• [Aim]
Keep only the lines of the listing that include the word "import", and copy them.

• [Collected data]
※ ※ ※

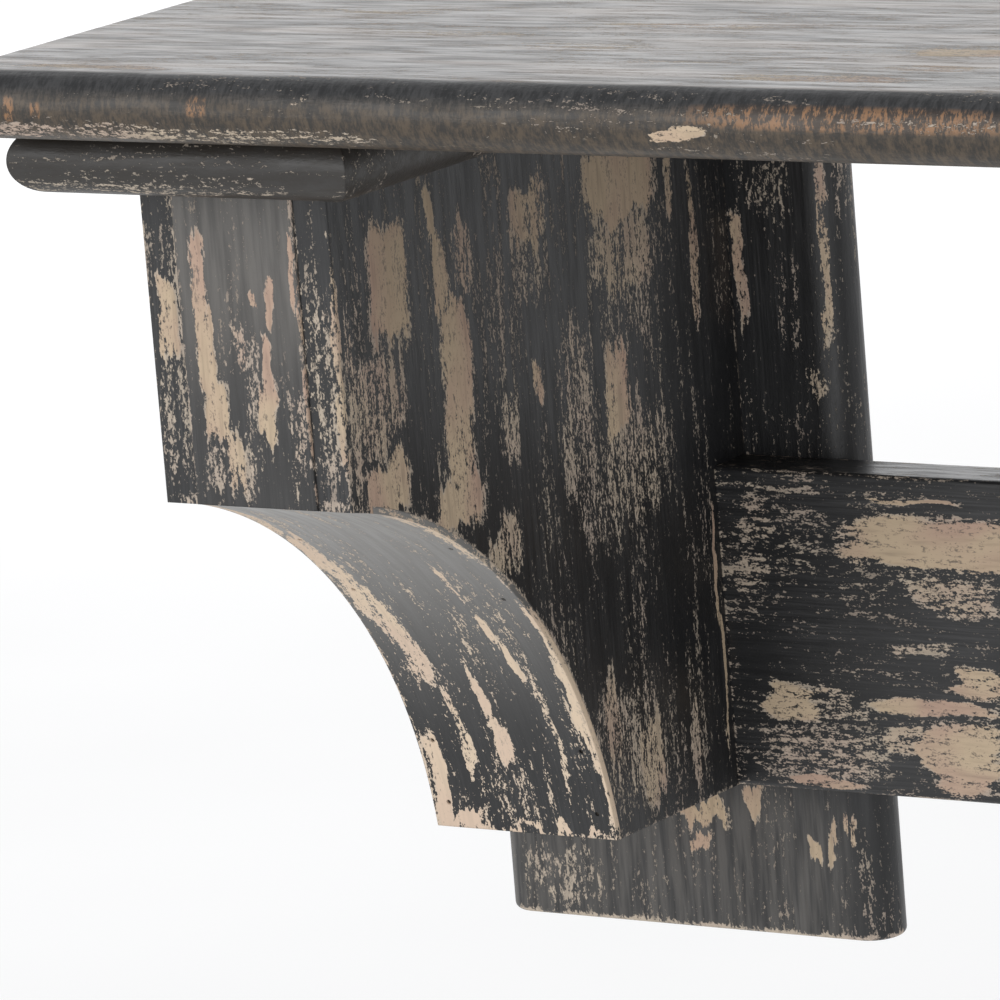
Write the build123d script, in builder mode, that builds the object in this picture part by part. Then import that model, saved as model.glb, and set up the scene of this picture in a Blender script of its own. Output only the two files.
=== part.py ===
"""Wall shelf carried on two box corbels, each planted on a wide back plate.

Frame: millimetres, +Z up, +X along the shelf.  The wall is the plane Y = 0
and the shelf stands out from it towards -Y.  The origin is the middle of the
shelf board's back face, where it meets the wall.
"""
from build123d import *
import os

os.makedirs("parts", exist_ok=True)

# ---- boards -------------------------------------------------------------
BOARD = 19.0                     # shelf, cap and back plate stock
NOSE = 9.4                       # rounding of a bullnosed edge
EASE = 0.8                       # rounding of a sanded edge
PLATE_EASE = 2.0                 # rounding of a back plate's bottom edge

# ---- shelf --------------------------------------------------------------
SHELF_LENGTH = 914.0
SHELF_DEPTH = 265.0
SHELF_TOP = BOARD / 2
SHELF_BOTTOM = -BOARD / 2

# ---- back plates --------------------------------------------------------
PLATE_WIDTH = 134.0
PLATE_HEIGHT = 280.0
PLATE_FACE = -BOARD              # Y of the front face
PLATE_BOTTOM = SHELF_BOTTOM - PLATE_HEIGHT
BRACKET_X = (SHELF_LENGTH - PLATE_WIDTH) / 2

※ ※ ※

• [The output]
Write the build123d script, in builder mode, that builds the object in this picture part by part. Then import that model, saved as model.glb, and set up the scene of this picture in a Blender script of its own. Output only the two files.
from build123d import *
import os